The parser for the templates is relatively straightforward; it looks
for double { ’s and {" and recursively checks
these for the syntax constructs.
Rendering templates
// One type structure per element type
typedef stringview CDATA_t;
typedef struct {
expression id;
} CTRL_RENDER_t;
typedef expression VARIABLE_t;
typedef struct {
expression cond;
tmpl * consequence;
tmpl * alternative;
} CTRL_IF_t;
typedef struct {
stringview variable;
stringview expr;
} CTRL_ASSIGN_t;
// And the union that creates the entire structure
typedef struct element {
enum { CDATA,
CTRL_RENDER,
CTRL_IF,
CTRL_ASSIGN,
VARIABLE } of;
union {
CDATA_t CDATA;
CTRL_RENDER_t CTRL_RENDER;
CTRL_IF_t CTRL_IF;
CTRL_ASSIGN_t CTRL_ASSIGN;
VARIABLE_t VARIABLE;
} data;
} element;The elements reference stringviews, expressions, and templates(tmpl). Stringview are simple structs container char * and length values - templates are defined as below, and expressions are done in the same logical constructs style.
typedef struct tmpl {
stringview name;
// element list with static max length
struct {
element items[MAX_ELEMENTS];
int len;
} elements;
...
// the source code for reference
const char *source;
} tmpl;The data structures mean that processing takes one of two simple patterns. First, the linear pattern:
// rendering a template to a an output buffer
int tmpl_render(
tmpl *t, Context *ctx,
char * outbuff, int outlen
) {
int nwritten = 0;
for (int i = 0; i != t->elements.len; i ++) {
nwritten += tmpl_element_render(
t->elements.items[i], ctx,
outbuff + nwritten, outlen - nwritten
);
}
return nwritten;
}Secondly, there is the recursive pattern for rendering a union.

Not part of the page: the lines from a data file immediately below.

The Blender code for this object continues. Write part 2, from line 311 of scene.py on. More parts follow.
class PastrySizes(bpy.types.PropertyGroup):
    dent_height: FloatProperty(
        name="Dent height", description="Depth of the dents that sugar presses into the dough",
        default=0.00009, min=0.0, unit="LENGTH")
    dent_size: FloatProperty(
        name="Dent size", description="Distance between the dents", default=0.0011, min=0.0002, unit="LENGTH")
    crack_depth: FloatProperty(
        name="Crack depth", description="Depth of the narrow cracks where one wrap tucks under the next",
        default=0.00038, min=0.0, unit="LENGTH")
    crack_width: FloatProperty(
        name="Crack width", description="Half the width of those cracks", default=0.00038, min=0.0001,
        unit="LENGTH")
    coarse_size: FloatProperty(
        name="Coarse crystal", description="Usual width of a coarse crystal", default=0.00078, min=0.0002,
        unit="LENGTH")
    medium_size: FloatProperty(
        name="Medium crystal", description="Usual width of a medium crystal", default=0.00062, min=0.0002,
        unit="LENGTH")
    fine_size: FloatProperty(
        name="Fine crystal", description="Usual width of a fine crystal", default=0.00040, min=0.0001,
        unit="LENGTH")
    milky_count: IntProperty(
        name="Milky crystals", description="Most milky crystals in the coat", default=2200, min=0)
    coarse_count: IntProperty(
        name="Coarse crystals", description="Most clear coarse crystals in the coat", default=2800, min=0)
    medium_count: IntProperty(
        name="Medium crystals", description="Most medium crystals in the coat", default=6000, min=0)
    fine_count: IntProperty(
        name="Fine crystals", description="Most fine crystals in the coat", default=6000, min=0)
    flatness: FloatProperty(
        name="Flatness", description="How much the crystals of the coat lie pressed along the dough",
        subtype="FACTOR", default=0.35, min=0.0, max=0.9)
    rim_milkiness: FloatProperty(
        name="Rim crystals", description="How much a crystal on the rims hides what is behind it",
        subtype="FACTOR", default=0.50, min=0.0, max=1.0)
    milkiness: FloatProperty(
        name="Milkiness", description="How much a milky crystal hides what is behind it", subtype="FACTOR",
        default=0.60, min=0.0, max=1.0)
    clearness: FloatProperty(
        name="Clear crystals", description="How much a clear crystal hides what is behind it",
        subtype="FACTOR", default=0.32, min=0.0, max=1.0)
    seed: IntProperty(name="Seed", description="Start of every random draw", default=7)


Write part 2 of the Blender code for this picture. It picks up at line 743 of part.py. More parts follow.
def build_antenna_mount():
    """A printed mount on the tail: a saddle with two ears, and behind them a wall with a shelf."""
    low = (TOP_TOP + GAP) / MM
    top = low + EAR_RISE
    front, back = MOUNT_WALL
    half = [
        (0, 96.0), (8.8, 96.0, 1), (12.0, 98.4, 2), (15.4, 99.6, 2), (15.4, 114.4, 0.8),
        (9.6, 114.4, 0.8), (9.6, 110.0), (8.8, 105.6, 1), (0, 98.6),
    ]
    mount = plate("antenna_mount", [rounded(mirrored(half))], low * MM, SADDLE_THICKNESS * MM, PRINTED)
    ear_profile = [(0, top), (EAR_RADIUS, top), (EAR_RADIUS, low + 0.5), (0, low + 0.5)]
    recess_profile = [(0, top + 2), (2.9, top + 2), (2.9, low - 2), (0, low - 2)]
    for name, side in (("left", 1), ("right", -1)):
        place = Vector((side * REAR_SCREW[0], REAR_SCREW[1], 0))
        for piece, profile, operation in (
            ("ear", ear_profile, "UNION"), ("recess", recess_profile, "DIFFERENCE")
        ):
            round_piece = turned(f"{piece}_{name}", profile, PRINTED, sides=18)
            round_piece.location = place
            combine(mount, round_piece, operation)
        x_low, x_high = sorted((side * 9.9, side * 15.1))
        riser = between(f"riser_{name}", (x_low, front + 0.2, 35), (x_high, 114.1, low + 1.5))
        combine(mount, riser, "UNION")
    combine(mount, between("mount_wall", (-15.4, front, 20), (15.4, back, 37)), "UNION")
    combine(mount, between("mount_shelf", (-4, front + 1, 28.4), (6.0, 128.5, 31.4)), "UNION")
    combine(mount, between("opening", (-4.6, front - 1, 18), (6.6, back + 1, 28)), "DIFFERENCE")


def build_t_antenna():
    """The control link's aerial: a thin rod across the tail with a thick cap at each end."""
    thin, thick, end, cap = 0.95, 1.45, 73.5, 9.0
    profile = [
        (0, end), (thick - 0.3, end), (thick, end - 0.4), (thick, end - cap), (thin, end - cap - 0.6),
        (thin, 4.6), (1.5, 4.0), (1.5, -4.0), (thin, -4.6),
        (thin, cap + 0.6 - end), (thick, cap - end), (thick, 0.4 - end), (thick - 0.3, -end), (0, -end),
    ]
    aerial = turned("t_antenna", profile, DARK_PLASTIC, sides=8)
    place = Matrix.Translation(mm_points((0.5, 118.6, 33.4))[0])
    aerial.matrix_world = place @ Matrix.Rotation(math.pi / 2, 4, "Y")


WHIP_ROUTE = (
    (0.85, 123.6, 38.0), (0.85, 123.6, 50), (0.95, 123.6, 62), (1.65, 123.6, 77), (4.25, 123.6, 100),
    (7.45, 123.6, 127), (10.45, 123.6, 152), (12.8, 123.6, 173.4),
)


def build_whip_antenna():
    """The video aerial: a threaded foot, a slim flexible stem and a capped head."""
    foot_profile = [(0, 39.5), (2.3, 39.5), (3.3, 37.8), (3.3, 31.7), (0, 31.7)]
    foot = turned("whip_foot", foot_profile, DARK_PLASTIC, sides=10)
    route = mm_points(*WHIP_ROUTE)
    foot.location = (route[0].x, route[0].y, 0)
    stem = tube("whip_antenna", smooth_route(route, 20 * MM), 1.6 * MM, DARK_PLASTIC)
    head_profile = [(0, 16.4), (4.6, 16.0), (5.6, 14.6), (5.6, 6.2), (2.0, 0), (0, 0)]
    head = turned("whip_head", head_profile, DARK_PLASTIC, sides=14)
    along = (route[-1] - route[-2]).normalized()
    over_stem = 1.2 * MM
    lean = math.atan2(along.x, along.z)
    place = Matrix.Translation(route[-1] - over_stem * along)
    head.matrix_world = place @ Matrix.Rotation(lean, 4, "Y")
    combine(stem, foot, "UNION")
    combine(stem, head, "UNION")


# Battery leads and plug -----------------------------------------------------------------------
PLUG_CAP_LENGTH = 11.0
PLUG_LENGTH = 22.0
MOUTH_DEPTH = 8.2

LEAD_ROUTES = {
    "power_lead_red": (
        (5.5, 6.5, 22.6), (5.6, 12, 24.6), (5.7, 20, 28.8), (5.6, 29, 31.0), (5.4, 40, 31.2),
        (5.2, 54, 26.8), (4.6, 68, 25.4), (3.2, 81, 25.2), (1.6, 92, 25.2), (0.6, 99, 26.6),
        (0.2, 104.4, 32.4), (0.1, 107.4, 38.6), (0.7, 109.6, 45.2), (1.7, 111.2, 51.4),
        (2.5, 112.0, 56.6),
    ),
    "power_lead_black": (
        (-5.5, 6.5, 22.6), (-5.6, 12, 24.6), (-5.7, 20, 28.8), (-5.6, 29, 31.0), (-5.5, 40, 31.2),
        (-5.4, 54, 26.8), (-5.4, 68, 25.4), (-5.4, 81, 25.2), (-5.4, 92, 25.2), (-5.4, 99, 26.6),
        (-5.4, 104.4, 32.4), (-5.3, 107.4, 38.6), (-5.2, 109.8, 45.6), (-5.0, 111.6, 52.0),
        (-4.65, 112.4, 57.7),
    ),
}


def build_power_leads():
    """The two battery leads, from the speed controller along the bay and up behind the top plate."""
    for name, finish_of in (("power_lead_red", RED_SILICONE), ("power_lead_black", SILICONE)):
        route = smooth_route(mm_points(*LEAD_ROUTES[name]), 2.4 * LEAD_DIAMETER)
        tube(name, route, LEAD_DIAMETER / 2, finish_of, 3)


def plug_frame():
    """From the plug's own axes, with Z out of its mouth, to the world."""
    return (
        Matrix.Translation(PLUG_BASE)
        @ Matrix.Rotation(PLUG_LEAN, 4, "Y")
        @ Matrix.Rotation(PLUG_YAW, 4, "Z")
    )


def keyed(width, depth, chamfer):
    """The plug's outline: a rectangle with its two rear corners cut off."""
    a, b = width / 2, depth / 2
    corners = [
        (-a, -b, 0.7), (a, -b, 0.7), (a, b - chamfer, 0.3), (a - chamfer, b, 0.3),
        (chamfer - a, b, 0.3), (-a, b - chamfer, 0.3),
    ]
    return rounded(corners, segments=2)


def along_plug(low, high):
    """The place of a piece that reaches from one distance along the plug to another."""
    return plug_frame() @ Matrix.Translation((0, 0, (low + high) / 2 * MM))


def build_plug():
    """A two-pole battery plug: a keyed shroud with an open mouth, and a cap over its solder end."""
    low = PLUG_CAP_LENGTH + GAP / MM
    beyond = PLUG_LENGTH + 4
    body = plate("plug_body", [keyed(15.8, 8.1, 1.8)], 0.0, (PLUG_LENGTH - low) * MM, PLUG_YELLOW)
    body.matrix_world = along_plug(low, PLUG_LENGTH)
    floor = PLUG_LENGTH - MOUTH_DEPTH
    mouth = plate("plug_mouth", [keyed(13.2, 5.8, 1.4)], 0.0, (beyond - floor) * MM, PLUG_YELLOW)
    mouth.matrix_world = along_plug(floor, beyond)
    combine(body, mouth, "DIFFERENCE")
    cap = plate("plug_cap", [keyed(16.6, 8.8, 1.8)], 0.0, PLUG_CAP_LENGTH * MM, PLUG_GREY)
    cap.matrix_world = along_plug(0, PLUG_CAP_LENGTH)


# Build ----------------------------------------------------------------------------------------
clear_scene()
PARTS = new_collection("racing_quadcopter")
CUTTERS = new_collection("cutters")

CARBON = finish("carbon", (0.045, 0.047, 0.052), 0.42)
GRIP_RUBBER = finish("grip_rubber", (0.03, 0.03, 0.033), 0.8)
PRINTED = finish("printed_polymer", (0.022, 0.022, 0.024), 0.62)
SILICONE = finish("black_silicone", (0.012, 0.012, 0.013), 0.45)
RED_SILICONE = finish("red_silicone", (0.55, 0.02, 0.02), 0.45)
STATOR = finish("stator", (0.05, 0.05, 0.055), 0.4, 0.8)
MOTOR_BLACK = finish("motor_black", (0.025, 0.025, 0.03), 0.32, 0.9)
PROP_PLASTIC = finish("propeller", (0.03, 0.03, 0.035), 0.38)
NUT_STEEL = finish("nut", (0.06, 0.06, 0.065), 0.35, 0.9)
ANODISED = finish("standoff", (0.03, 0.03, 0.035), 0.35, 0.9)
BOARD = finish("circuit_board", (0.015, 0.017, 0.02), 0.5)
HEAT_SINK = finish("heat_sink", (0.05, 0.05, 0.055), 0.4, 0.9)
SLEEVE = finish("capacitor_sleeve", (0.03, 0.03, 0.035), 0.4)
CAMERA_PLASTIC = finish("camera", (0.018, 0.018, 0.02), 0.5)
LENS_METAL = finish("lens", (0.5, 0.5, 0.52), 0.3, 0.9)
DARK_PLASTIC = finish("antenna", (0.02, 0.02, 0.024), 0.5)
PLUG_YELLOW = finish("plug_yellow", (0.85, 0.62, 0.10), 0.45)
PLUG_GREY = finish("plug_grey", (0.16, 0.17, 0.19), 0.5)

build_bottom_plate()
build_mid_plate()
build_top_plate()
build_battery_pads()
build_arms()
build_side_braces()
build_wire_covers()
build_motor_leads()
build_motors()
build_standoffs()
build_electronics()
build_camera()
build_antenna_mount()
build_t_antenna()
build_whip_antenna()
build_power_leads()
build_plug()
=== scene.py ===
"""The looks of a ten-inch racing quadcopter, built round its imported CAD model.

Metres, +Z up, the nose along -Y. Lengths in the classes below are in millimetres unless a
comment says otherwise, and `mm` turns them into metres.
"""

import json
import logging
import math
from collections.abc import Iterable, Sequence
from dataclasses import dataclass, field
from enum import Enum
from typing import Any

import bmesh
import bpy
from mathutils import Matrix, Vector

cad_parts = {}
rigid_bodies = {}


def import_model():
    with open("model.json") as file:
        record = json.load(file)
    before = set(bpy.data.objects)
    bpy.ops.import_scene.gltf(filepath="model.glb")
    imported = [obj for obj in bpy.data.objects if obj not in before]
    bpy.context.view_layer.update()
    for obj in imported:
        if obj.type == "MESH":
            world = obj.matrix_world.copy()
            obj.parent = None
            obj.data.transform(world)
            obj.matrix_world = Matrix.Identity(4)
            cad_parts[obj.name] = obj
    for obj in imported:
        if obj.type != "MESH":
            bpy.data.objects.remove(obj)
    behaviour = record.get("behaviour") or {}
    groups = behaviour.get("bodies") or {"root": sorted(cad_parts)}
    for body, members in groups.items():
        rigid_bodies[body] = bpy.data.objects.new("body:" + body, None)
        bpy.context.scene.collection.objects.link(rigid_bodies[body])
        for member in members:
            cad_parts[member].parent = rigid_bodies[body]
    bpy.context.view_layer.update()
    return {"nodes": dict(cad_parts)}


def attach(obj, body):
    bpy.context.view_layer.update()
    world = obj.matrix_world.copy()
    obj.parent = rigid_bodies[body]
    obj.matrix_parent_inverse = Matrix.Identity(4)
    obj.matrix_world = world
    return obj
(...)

// recursive fanout to the respective rendering function.
int tmpl_element_render(
element e, Context *ctx,
char * outbuff, int outlen
) {
switch(e.of) {
case CDATA:
return render_CDATA(e.data.CDATA, ctx, outbuff, outlen);
case CONTROL_RENDER:
return render_CTRL_RENDER(e.data.CTRL_RENDER, ctx, outbuff, outlen);
case CONTROL_ASSIGN:
return render_CTRL_ASSIGN(e.data.CTRL_ASSIGN, ctx, outbuff, outlen);
case CONTROL_IF: {
return render_CTRL_IF(e.data.CTRL_IF, ctx, outbuff, outlen);
case VARIABLE:
return render_VARIABLE(e.data.VARIABLE, ctx, outbuff, outlen);
}
}As a result of this structure, we are now able to add constructs(C) to the templating engine by simply adding a new structure(C_t) and a new render function (render_C). This makes the code extremely extendable; the actual implementation uses X macros to make the code even more easily extendable.
Why is this fast?
There are two main reasons for this. I will go over them one at a time since they are very different in nature.

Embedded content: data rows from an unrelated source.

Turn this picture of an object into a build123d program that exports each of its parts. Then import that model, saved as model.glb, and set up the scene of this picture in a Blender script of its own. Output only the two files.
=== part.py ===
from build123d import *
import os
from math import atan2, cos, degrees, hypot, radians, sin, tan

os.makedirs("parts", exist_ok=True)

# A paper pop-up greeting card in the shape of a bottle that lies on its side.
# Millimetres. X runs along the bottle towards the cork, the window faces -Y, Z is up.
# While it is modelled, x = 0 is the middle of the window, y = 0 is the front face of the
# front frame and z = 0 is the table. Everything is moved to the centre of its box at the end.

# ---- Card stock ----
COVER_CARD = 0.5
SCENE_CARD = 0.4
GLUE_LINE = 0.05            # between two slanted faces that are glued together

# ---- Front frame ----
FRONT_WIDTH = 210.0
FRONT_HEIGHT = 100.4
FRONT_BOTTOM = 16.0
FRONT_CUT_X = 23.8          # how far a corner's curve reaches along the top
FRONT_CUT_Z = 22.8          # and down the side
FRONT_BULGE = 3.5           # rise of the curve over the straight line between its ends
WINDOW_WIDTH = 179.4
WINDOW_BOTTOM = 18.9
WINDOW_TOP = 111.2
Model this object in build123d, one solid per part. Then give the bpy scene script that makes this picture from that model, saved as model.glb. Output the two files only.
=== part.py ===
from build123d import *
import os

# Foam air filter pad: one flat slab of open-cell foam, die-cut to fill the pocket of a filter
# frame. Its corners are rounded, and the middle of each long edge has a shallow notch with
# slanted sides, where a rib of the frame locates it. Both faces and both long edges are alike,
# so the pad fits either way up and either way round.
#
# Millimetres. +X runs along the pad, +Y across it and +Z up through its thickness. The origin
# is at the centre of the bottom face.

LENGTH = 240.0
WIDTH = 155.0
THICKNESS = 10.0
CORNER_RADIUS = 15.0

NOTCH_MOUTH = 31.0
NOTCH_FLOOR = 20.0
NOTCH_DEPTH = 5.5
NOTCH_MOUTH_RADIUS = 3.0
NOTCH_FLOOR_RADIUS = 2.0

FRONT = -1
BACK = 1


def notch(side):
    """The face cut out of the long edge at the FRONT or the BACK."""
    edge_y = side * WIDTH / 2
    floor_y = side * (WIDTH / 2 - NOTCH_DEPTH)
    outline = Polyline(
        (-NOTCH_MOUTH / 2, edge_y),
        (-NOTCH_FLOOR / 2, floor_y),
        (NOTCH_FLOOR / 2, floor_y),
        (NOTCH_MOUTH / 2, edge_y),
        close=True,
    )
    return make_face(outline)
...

Firstly: When looking at the switch statement above, seeing how it gets executed makes sense. Using the Godbolt Compiler Explorer, the code generates assembly, as shown below. While the assembly can be a little complex to read, it shows a table of offsets into the executed code; the switch statement inspects the table, jumps to the relevant code, and executes from there. This is done in 4 instructions, independent of the number of branches in the switch(The code is meant to be illustrative; in reality, the function calls are inlined).
tmpl_element_render:
...
# Lookup address of jump table
lea rsi, [rip + .LJTI0_0]
# Offset based on enum
movsxd rcx, dword ptr [rsi + 4*rcx]
# Complete offset from switch
add rcx, rsi
jmp rcx
.LBB0_2:
...
call render_CDATA@PLT
ret
.LBB0_3:
...
call render_CTRL_RENDER@PLT
ret
.LBB0_4:
...
call render_CTRL_ASSIGN@PLT
ret
.LBB0_5:
...
call render_CTRL_IF@PLT
ret
.LBB0_6:
...
call render_VARIABLE@PLT
ret
.LJTI0_0:
# Jump table
.long .LBB0_2-.LJTI0_0
.long .LBB0_3-.LJTI0_0
.long .LBB0_5-.LJTI0_0
.long .LBB0_4-.LJTI0_0
.long .LBB0_6-.LJTI0_0Secondly: there are no runtime allocations once the
templates are parsed and in memory. The output buffer is also kept
static as part of the individual connection to the client, which makes a
call like render_CDATA get reduced to a single call to the
system call memcpy. The character data can only originate
in a couple of places: either it came from the request itself and hence
is sitting in the connected client input buffer, or it came from the
data store, and is sitting there, meaning that independent of the
source, all that needs to happen is that the source character data needs
to be copied into the output buffer for the requesting client, since the
server is single-threaded and the database is immutable throughout the
render call there is no need to worry about race conditions, or data
getting corrupted during the request.
Once the render function has been completed, the output buffer is written to the connected client.